Start on pole, lead every lap, win the race.
Jim Drago got the first and last parts of the instructions for dominance correct, but he seemed to forget the middle part during his quest for a second straight SCCA Spec Miata National Championship.
“The week had gone pretty much flawlessly,” Drago says of the 2013 SCCA National Championship Runoffs at Road America last September. “The car was really good. We had gone through it, the car was fast and handled well right out of the trailer. In the race, I missed a shift on the first lap coming out of Turn 3, which dropped me back to seventh. I didn’t know it at the time, but it was a terrible shift. I went from third to second instead of third to fourth. I bent three valves in the engine and went on to finish the race like that. The car was still good; it handled real well and seemed good on power. When I got into the lead, people were able to draft up. I would pull up, make a move and people would draft right past me. I attributed that to the draft, because the car was so good all week.”

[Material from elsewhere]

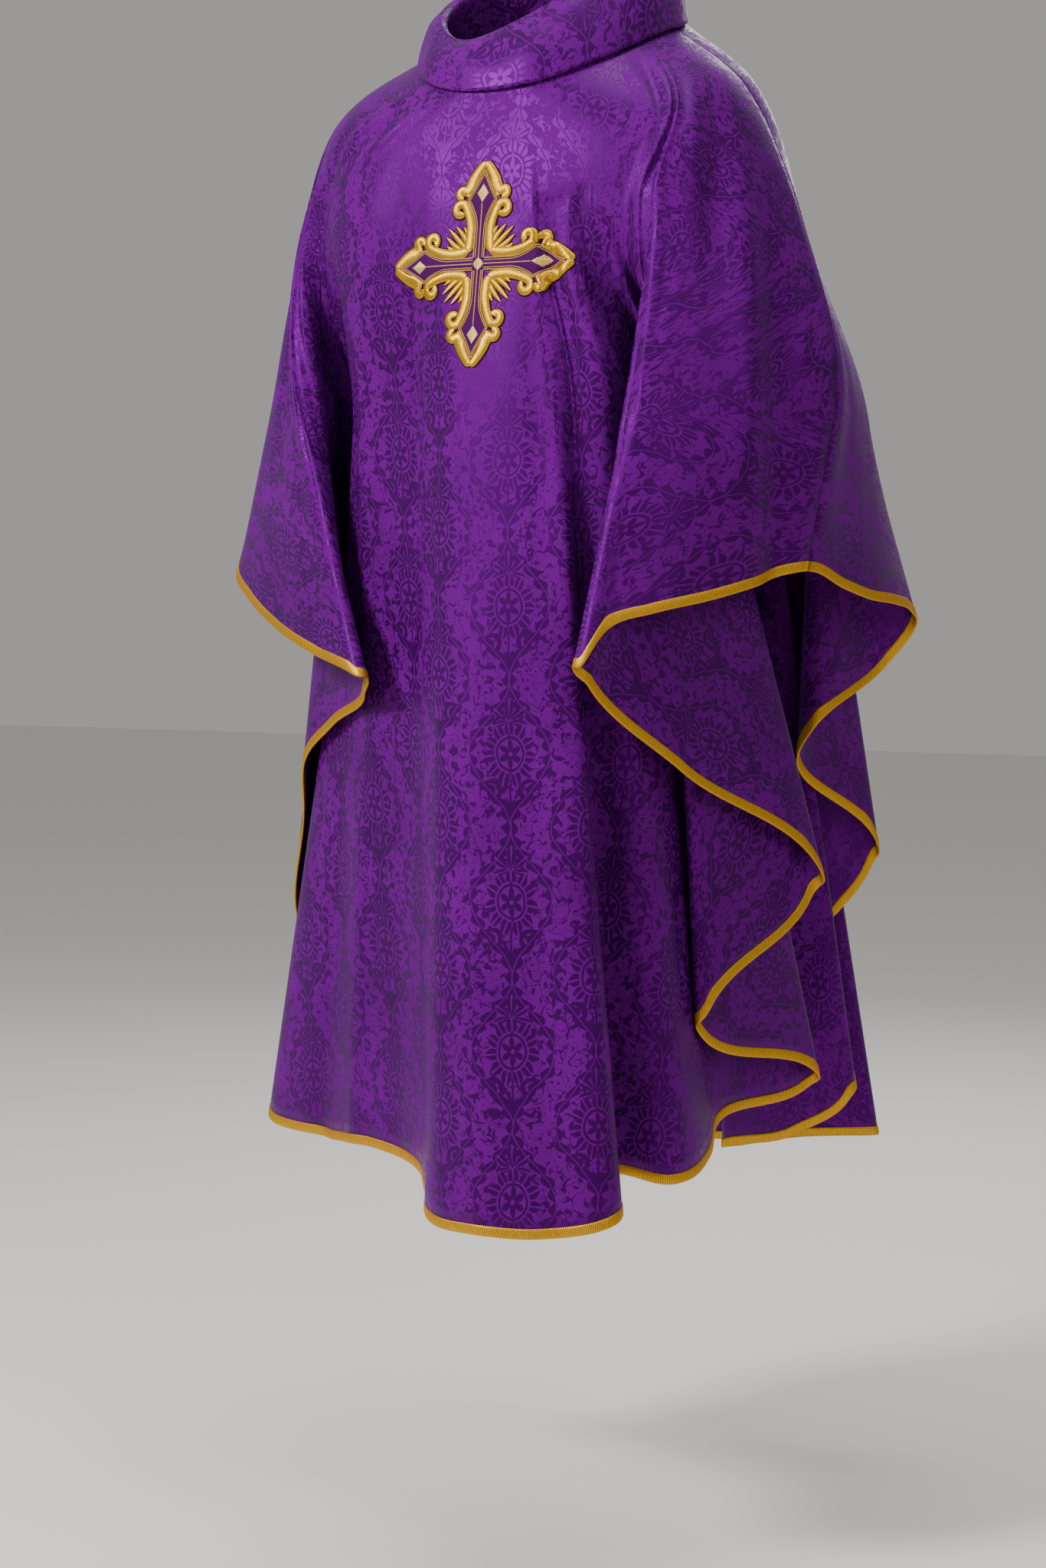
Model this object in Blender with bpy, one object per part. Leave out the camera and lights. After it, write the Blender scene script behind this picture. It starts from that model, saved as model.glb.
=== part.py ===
# Chasuble: a full, sleeveless church vestment, worn and held up at the neck and over both arms.
# Each sewn piece is one closed solid. Metres, +Z up. The wearer faces -Y, so the wearer's left is +X.
# The origin is the middle of the neck opening, where the garment hangs from its wearer.
import math

import bmesh
import bpy
import numpy as np
from mathutils import Vector
from mathutils.bvhtree import BVHTree

# cloth and trim
cloth_wall = 0.002           # damask, as a solid wall
binding_wall = 0.003         # braid folded round the raw edge, both faces and the cloth between
binding_width = 0.010
collar_wall = 0.0022         # doubled cloth
emblem_wall = 0.0022         # padded embroidery on its own backing
seam_gap = 0.0003            # between neighbouring pieces, so that no two solids share space
binding_gap = 0.0012         # the same along the binding, whose edge is cut into facets
sewn_gap = 0.0005            # between the garment and a piece laid on top of it
emblem_lift = 0.0021         # the same for the stiff cross, which bridges the facets under it

# the body that the cloth hangs on, by level
neck_half_width, neck_front, neck_back = 0.129, 0.144, 0.084
neck_side_z = 0.005
shoulder_half_width, shoulder_front, shoulder_back = 0.229, 0.151, 0.090
shoulder_side_z, shoulder_front_drop, shoulder_back_rise = -0.066, 0.058, 0.022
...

It wasn’t until he was putting the engine back together – it had to come apart for tech – that he realized the extent of the damage. “I’m surprised it stayed together, because it revved to 8700,” he says.
With an engine down on power on Road America’s long straights, it makes the fact that Drago was able to get back up to the front and win his second title all the more impressive. And it wasn’t a steady move to the front, but more of a constant shuffling up and back – up to third, back to fourth, into first, down to second and back again.

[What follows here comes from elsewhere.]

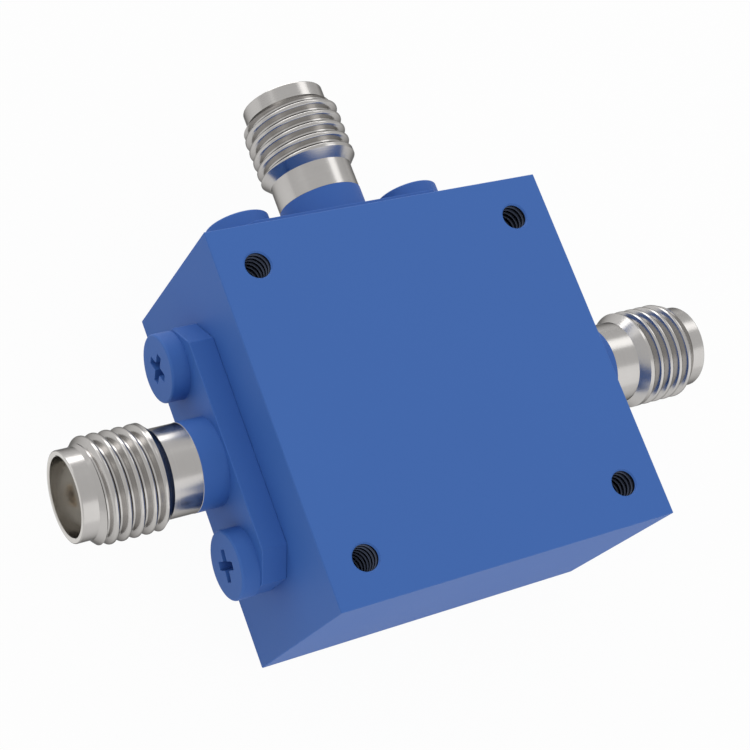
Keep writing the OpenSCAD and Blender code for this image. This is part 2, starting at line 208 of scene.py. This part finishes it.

“I had a really good under-over move on Elivan [Goulart], which was the ultimate pass for the win. He’s one of the best drivers in the SCCA, let alone our class, so that was neat to be able to do that,” he says. He notes that he also moved up due to the mechanical misfortunes of other competitors, which is not the way he wanted to do it.
In addition to winning Spec Miata at the Runoffs, he also made the podium in Super Touring Lite, a race won by Rob Huffmaster in an RX-8. Drago drives a Miata in that class as well, and has it set up very similarly to his Spec Miata so he doesn’t have to adjust shift points, making it easier to switch between the two. He says he chose to compete in STL because he was on the Club Racing Board that writes the rules, and the class looked interesting. With no one he knew building an STL car, he thought he’d give it a try.
Racing two different classes and being on the Club Racing Board is a long way from the guy who thought he really had no interest in racing, even as he was doing track driving events in a ’93 RX-7. It was only the fact that his friend rented space to Jim Daniels, one of the fathers of Spec Miata who also hails from the Memphis area, that he got sucked in.
“We saw him dynoing cars back there and we started looking into it and decided it would be an inexpensive next step,” Drago explains of how the racing bug bit. “I never had any intention of winning any races or even racing in general. But early on I noticed I was pretty good at it and we just kept working at it. We still have the RX-7 and it’s a total street car – I never bring it to the track anymore. In fact, I was looking at Z06 Corvettes, because I assumed I would never have this much fun in the Miata – it was just too slow. After the first two or three race weekends, I never missed the speed because the competition is so great. The door-to-door racing is so much more intense than going fast on the straightaway.”
Being in the auto salvage business, before that Drago had a hard time thinking about cutting up a car and putting in a roll cage, making it unsellable as a street car. Now the father of two teenagers builds racecars for others, with two full time employees helping him out. They build the engines, transmissions – build whole cars from the ground up.
Indeed, it is a long way from the guy who didn’t really think he’d ever go racing. From thinking it wasn’t possible to two National Championships, all thanks to a Spec Miata.